An online seminar and in-person networking event will be held in Washington D.C. on July 12, 2021, building up to the in-person U.S. Africa Energy Forum summit and gala dinner, to be hosted in Houston, Texas, on October 4-5, 2021. Africa Oil & Power and the African Energy Chamber invite all U.S.-based companies with an interest in engaging with African industry leaders and project developers to participate in the USAEF Houston summit.

This initiative comes at an important juncture in U.S.-Africa relations. The Biden Administration’s announcements of its intentions to proactively build a stronger U.S.-Africa partnership coincides with the fact that African projects are seeing rising interest from U.S. companies and lending institutions alike. The USAEF event is thus dedicated to enabling dialogue between its participants that advances these developments.

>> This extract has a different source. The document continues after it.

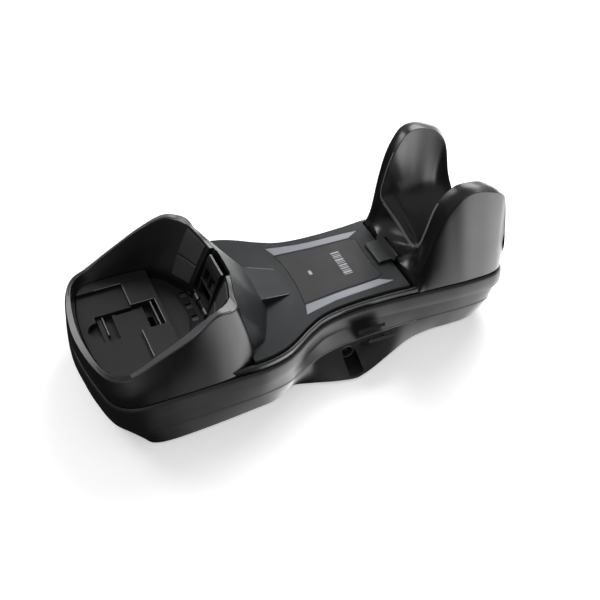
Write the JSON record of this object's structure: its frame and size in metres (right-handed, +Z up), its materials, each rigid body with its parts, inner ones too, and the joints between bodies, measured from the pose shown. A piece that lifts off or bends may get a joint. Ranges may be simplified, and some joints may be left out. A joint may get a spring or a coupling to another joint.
{
  "type": "scanner charging cradle",
  "caption": "Long low charging cradle for a cordless hand-held barcode scanner: a deep rounded cup at one end, a narrow waist, and a two-winged rest for the handle.",
  "frame": {"origin": "on the standing surface, under the middle of the bounding box", "axes": "+X along the length from the cup to the saddle, +Y across, +Z up"},
  "size_m": [0.2468, 0.1088, 0.0949],
  "materials": {
    "lower_shell": "moulded, fine grain",
    "upper_shell": "satin gloss, moulded",
    "cover_plastic": "fine spark-eroded texture",
    "floor_plastic": "fine spark-eroded texture",
    "label": "printed film",
    "diffuser": "translucent light guide",
    "tab_plastic": "fine texture",
    "steel": "bright",
    "spring_steel": "drawn wire",
    "contact_metal": "nickel plated",
    "latch_plastic": "light grey bar",
    "black_plastic": "moulded",
    "board": "solder mask",
    "shield": "stamped",
    "can": "sleeved",
    "led": "clear epoxy",
    "ribbon": "flat cable",
    "header": "nylon",
    "antenna_metal": "etched",
    "rubber": "soft"
  },
  "bodies": {
    "housing": {"lower_body": "lower_shell", "upper_body": "upper_shell", "top_cover": "cover_plastic", "cup_floor": "floor_plastic", "label_panel": "label", "light_bar_left": "diffuser", "light_bar_right": "diffuser", "latch_pin": "steel", "latch_spring": "spring_steel", "contact_block": "black_plastic", "contact_spring_1": "spring_steel", "contact_spring_2": "spring_steel", "contact_spring_3": "spring_steel", "contact_spring_4": "spring_steel", "contact_board": "board", "main_board": "board", "radio_module": "shield", "processor": "black_plastic", "capacitors": "can", "indicator_leds": "led", "power_jack": "black_plastic", "data_jack": "black_plastic", "ribbon_cable": "ribbon", "ribbon_headers": "header", "antenna": "antenna_metal", "port_cover": "black_plastic", "port_cover_screws": "steel", "case_screws": "steel", "board_screws": "steel", "contact_screws": "steel", "rubber_feet": "rubber"},
    "contact_1": {"contact_pad_1": "contact_metal"},
    "contact_2": {"contact_pad_2": "contact_metal"},
    "contact_3": {"contact_pad_3": "contact_metal"},
    "contact_4": {"contact_pad_4": "contact_metal"},
    "latch": {"latch_lever": "latch_plastic"},
    "lock": {"lock_tab": "tab_plastic", "tab_retainer": "steel"},
    "floor_catch": {"floor_slider": "floor_plastic"}
  },
  "joints": [
    {"name": "contact_1_press", "type": "slide", "parent": "housing", "child": "contact_1", "axis": [0, 0, 1], "range_m": [-0.0012, 0], "stiffness_N_per_m": 300, "springref_m": 0.001, "deforming": ["contact_spring_1"]},
    {"name": "contact_2_press", "type": "slide", "parent": "housing", "child": "contact_2", "axis": [0, 0, 1], "range_m": [-0.0012, 0], "stiffness_N_per_m": 300, "springref_m": 0.001, "deforming": ["contact_spring_2"]},
    {"name": "contact_3_press", "type": "slide", "parent": "housing", "child": "contact_3", "axis": [0, 0, 1], "range_m": [-0.0012, 0], "stiffness_N_per_m": 300, "springref_m": 0.001, "deforming": ["contact_spring_3"]},
    {"name": "contact_4_press", "type": "slide", "parent": "housing", "child": "contact_4", "axis": [0, 0, 1], "range_m": [-0.0012, 0], "stiffness_N_per_m": 300, "springref_m": 0.001, "deforming": ["contact_spring_4"]},
    {"name": "latch_swing", "type": "hinge", "parent": "housing", "child": "latch", "pos_m": [-0.0502, 0, 0.036], "axis": [0, 1, 0], "range_deg": [0, 6], "stiffness_Nm_per_rad": 0.5, "springref_deg": -6.88},
    {"name": "lock_tab_slide", "type": "slide", "parent": "housing", "child": "lock", "axis": [1, 0, 0], "range_m": [0, 0.003]},
    {"name": "floor_catch_slide", "type": "slide", "parent": "housing", "child": "floor_catch", "axis": [-1, 0, 0], "range_m": [0, 0.003]}
  ]
}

“Our mission has always been to showcase the resource potential that Africa has to offer while at the same time showing its growing preference for sustainable energy policies and technologies. Toward that end, we hope it becomes evident that Africa does not just want investment capital: it wants smart capital and an accompanying partnership with the investors,” says James Chester, Senior Director of Africa Oil & Power. “The U.S. Africa Energy Forum represents the first-of-its-kind opportunity to catalyze U.S. participation in Africa’s energy transformation – via technology, policy support, capital injection and skills development – and turns a new page in the chapter on global energy investment.”

In partnership with the African Energy Chamber’s U.S.-Africa Committee, AOP will introduce American companies to African opportunities and advance an agenda of sustainable, long-term investment in African energy and other sectors by U.S. organizations.

“The rise in support from the U.S. to the continent is a credit to Africa itself, which is increasingly viewed as a favored destination for global investors, multilaterals and export credit agencies,” says Jude Kearney, President of Kearney Africa and former Deputy Assistant Secretary for Service Industries and Finance at the U.S. Department of Commerce during the Clinton Administration. “Africa continues to command a healthy share of global FDI in oil and gas industries. It has for decades shown that investment in those sectors is favorable compared to other jurisdictions and can be successful by many measures. Even as Africa and the rest of the world wrestles with a global pandemic, Africa’s energy sector shows vitality and resiliency – not only in hydrocarbons but in regard to new opportunities in mining, liquefied natural gas, and agriculture.”

Both African governments and private sector sponsors of African energy projects value highly the combination of investment and partnership that US investors famously convey. The USAEF seeks to enable successful partnerships between its participants such that the energy development goals of U.S. investors and strategic partners and their African counterparts can be achieved.